March 28 2007 dawned misty and cool, a day like so many others of the past months, a day full of long stressful hours and effort and activity. Most things were not complete, much equipment not fully installed, contractors still frantically trying to correct glitches in their installations or complete their contracted work. Indeed, the shipyard were still painting the ship right up to departure time while ship’s crew waited for more equipment to be lifted on board. For at least the third time in two years, crew were assembled to sail the ship as promised by the shipyard. Would this day finally be the day? In spite of all the difficulties and challenges, there was a difference. Things were finally being put in their final positions, gear secured for sea, engines and control systems tested, food on board. Behind all this were the prayers and encouragement of countless supporters. And upholding all of this we knew the promise of God, that the ship would be completed in “the fullness of time.” So, after almost exactly eight years of planning, delay, change, frustration, hard work, prayer and sacrifice, Africa Mercy’s engines rumbled to life in earnest, checks were completed, mooring lines came aboard and the ship slipped easily away from West Quay for the last time. The river Tyne was shrouded in fog as the ship passed downstream. After years of anticipating the passing of the ship between the North Sea breakwaters, we were a little sad that they were barely visible in the fog. But then the ship was at sea, the pilot disembarked and the testing of the ship could begin in full operational mode. Like many others, Tim spent countless overtime hours preparing every detail of the departure, and like those others, Tim spent many hours on the bridge and elsewhere in the ship observing the performance of all the old and new systems. During his watch, his team executed various tests and recorded information on the control of the ship. It was also a great time to get the crew into “sailing” condition, and the bridge teams operated the ship by various means, tested the ship in emergency turns, and checked out numerous problems or glitches.

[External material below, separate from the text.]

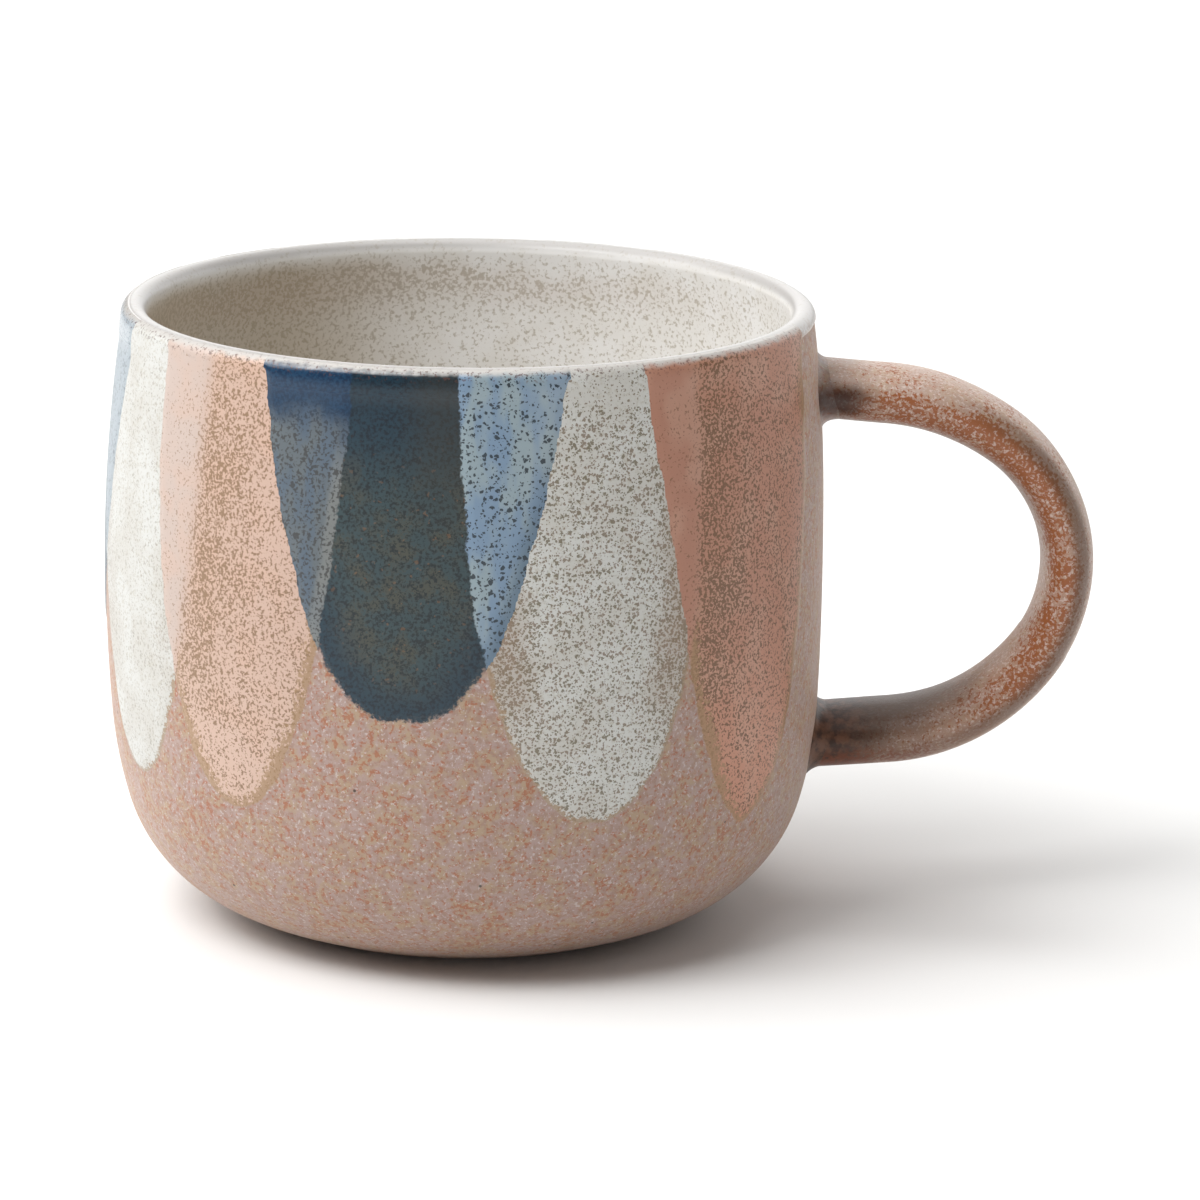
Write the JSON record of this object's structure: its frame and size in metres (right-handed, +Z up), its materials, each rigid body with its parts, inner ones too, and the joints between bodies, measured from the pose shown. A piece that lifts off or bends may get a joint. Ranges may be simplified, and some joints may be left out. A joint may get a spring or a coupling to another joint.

After 26 hours of maneuvers and tests at sea, Africa Mercy headed for a new port and a new set of challenges. At about 1600 Africa Mercy sailed into Blyth, a port north of Newcastle, and moored at “Battleship Wharf.” It was a wonderful feeling to arrive in a new berth, in a new port, to begin a new work with the vessel we have been investing in for many years. Much still remains to be accomplished while the ship remains at Blyth. The sea trials were conducted while the ship was still categorized as a cargo ship. So we still need to see many contract items completed, and many of these will have to be done by the crew, before we can receive our “passenger ship” classification. (Since there is no “hospital ship classification” in the International Maritime regulations, our Mercy Ships must meet passenger class regulations.) Due to constraints by the shipyard, there are many tasks that still need to be done and equipment installed to make the ship an effective mercy ship. Further, there will need to be a lot of training in emergency procedures, which we ourselves are busy developing now that the information on the new systems is finally being handed over. Finally, we will have to actually load the ship with final supplies.

Please pray for the crew as many long hours lie ahead and rejoice with us as we see God guiding us into this new stage.